Nicole Charbonnet uses stereotypical images representative of America as a way of exploring our past and present perceptions of ourselves and others, as well as our identity as members of a society, and as citizens of a country that now seems to be in transition of redefining its values and agendas. Many of her works take images from our cultural landscape, especially Westerns and American film noir, and re-shapes the images. She sees in her process of "erasing" the paint and overlaying additional layers something that both celebrates and criticizes the values portrayed by her subjects. “I'm raising questions about their current viability in a changed world.

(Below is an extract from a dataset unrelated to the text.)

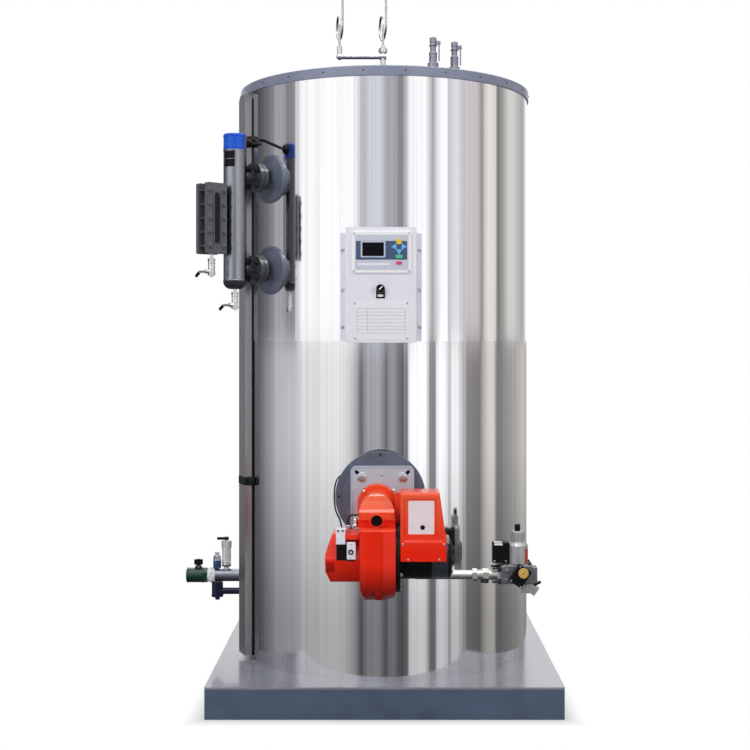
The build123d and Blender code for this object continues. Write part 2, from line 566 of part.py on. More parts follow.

I make them look old and tired, though still beautiful, to ask if it's time to relegate them to memory."

As a result of her unique painting technique Nicole Charbonnet's paintings offer a palimpsest of images that hint at past memories built up over time. She credits her native city New Orleans for giving her a heightened sense of the lingering effects of history. “If you watch New Orleans, you see everywhere the effects of the process of time on surfaces,” she says, adding “That's true of every place, every person.” Exploring the ways we remember, both individually and collectively, and the ways we forget, she starts each work by memory, often an image that has existed in the culture of other paintings, on film, and in nature, for example. She then sands the paint down, forcing the memory of the initial image to fade beneath other pictures and words constructed from layers of collaged newsprint, posters, wallpaper samples, children's storybooks and such. All these lurk above and below layers of pigment, gesso, cement, and sculpting paste. Charbonnet's paintings are very textural and built up over long periods of time. The superimposition of textures, images, words, loose watery washes of paint and veils of translucent fabric or paper, creates a visual threshold in her work which is something to look at as well as to look through. These surfaces retain or reveal a “memory” of preexisting stages or structures. The result is a work in which some images, colors, and textures are obfuscated, while others remain visible, however shaped or shaded by previous or subsequent gestures, images or events. As Charbonnet says, “Nothing is ever completely gone, so even if you don't hold a conscious memory of something, it forms the fabric and texture of who you are. I try to re-create the process your mind goes through in becoming what it is. You see something, and it reminds you of something else, another context, another feeling, even while the original image remains.” In this act the artist reveals less about herself and more about the process of making art.